Google, UAL Gaffe Underscores Need for Smarter Web Crawlers

This is the story of how human and machine errors, along with Google and the Chicago Tribune, sent the stock of UAL (United Airlines' parent company) hurtling down Wall Street's chasm. Search Engine Land's Danny Sullivan and IDC's Susan Feldman weigh in on as Google and the Tribune seek to move past the unfortunate, untimely 6-year-old bankruptcy report.

A 2002 Chicago Tribune story on UAL Corp.'s bankruptcy filing popped up on Google News on Monday, sending shares in the parent company of United Airlines to $3 from $12.50 on the Nasdaq. The stock rallied Tuesday (thank heaven) and now sits at $10.50.
The Tribune outlined the happening in a press release. Google outlined it in a blog post here.
Google said its search bot, which crawls pages online and catalogs content, Sept. 6 discovered a new link on the Web site of Tribune's South Florida Sun-Sentinel newspaper in a section called "Popular Stories: Business."
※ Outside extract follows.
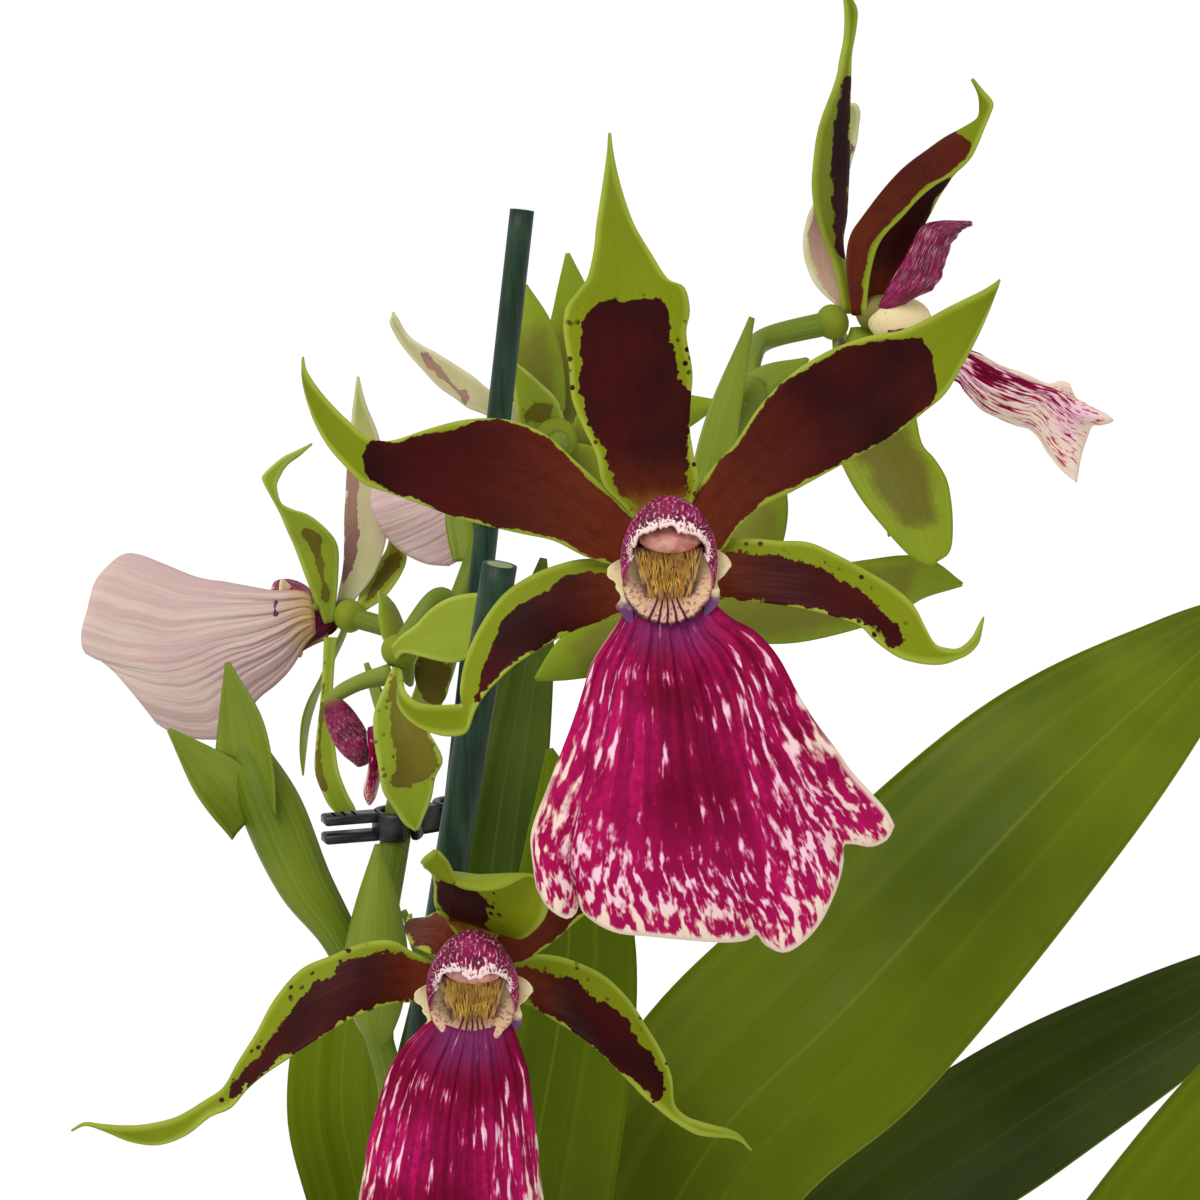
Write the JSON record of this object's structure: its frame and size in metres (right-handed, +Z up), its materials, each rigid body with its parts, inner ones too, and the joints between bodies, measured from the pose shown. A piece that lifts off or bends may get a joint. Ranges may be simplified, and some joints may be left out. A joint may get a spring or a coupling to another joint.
{
  "type": "potted zygolum orchid",
  "caption": "Zygolum orchid in a plain pot of bark, with strap leaves and staked flower spikes whose maroon and green blooms have broad striped magenta lips.",
  "frame": {"origin": "centre of the pot's flat base, at floor height", "axes": "+Z up along the pot's axis, -Y towards the side that the main bloom faces, +X to its right as seen from there"},
  "size_m": [0.4185, 0.3583, 0.4851],
  "materials": {
    "pot": "moulded satin, dark grey",
    "bark": "rough dry bark",
    "bulb": "smooth, ribbed, waxy",
    "leaf": "satin green with fine ribs",
    "stem": "smooth fresh green",
    "tepal": "waxy, maroon blotch in a green margin",
    "lip": "velvety, magenta with white streaks",
    "column": "waxy, magenta with pale flecks",
    "stake": "dyed dark green",
    "clip": "moulded gloss black"
  },
  "bodies": {
    "root": {"pot": "pot", "bark": "bark", "bulb_1": "bulb", "bulb_2": "bulb", "bulb_3": "bulb", "bulb_4": "bulb", "bulb_5": "bulb", "bulb_6": "bulb", "leaf_1": "leaf", "leaf_2": "leaf", "leaf_3": "leaf", "leaf_4": "leaf", "leaf_5": "leaf", "leaf_6": "leaf", "leaf_7": "leaf", "leaf_8": "leaf", "leaf_9": "leaf", "leaf_10": "leaf", "leaf_11": "leaf", "leaf_12": "leaf", "stake_front": "stake", "stake_rear": "stake", "spike_front": "stem", "spike_rear": "stem", "spike_young": "stem", "clip_1": "clip", "clip_2": "clip", "clip_3": "clip", "tepals_a": "tepal", "lip_a": "lip", "column_a": "column", "tepals_b": "tepal", "lip_b": "lip", "column_b": "column", "tepals_c": "tepal", "lip_c": "lip", "column_c": "column", "tepals_d": "tepal", "lip_d": "lip", "column_d": "column", "tepals_e": "tepal", "lip_e": "lip", "column_e": "column", "tepals_f": "tepal", "lip_f": "lip", "column_f": "column", "tepals_g": "tepal", "lip_g": "lip", "column_g": "column"}
  },
  "joints": []
}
The link did NOT, and this is key, include a dateline, but the Sun-Sentinel page had a fresh date above the article on the top of the page of "September 7, 2008" (Eastern). Google added in its post:

Because the Sun-Sentinel included a link to the story in its "Popular Stories" section, and provided a date on the article page of September 7, 2008, the Google News algorithm indexed it as a new story. We removed this story as soon as we were notified that it was posted in error.

The article then became available through Google News service, which passed it along to people who had created a custom Google News alert about United Airlines. By Monday, Sept. 8, the UAL story began circulating via a post by research firm Income Securities Advisors that was made available to users of financial news service Bloomberg LP.
Boom! UAL shares plummeted. Now, here's the trick. If human stock traders were the cause of UAL's stock drop, I would blame them. Even without the appearance of a date, traders covering UAL would know (we hope) that the story was old. The sell-off would be avoided.

What can we expect from Google in the next 10 years? Find out here.

Some say the issue could have been avoided if the Sun-Sentinel had provided a publication date for the original Tribune article, enabling the Google news crawler to reject the story as irrelevant.

Perhaps, but that's not implicitly true. As a Google Watcher and a Google Alerts subscriber, I occasionally see articles on Google Alerts that were published months ago. But because I cover Google extensively (some would say exhaustively), I have enough historical knowledge to discern old from new, even without a date on the article.
Unfortunately, human traders weren't the cause of the UAL issue. Instead, some search crawlers trolling the Web for news based on headlines and financial data executed stock trades on the fly. Unlike humans, who consider such metadata as the date and history of UAL, the machines apparently can't yet parse the deeper meaning behind the searches.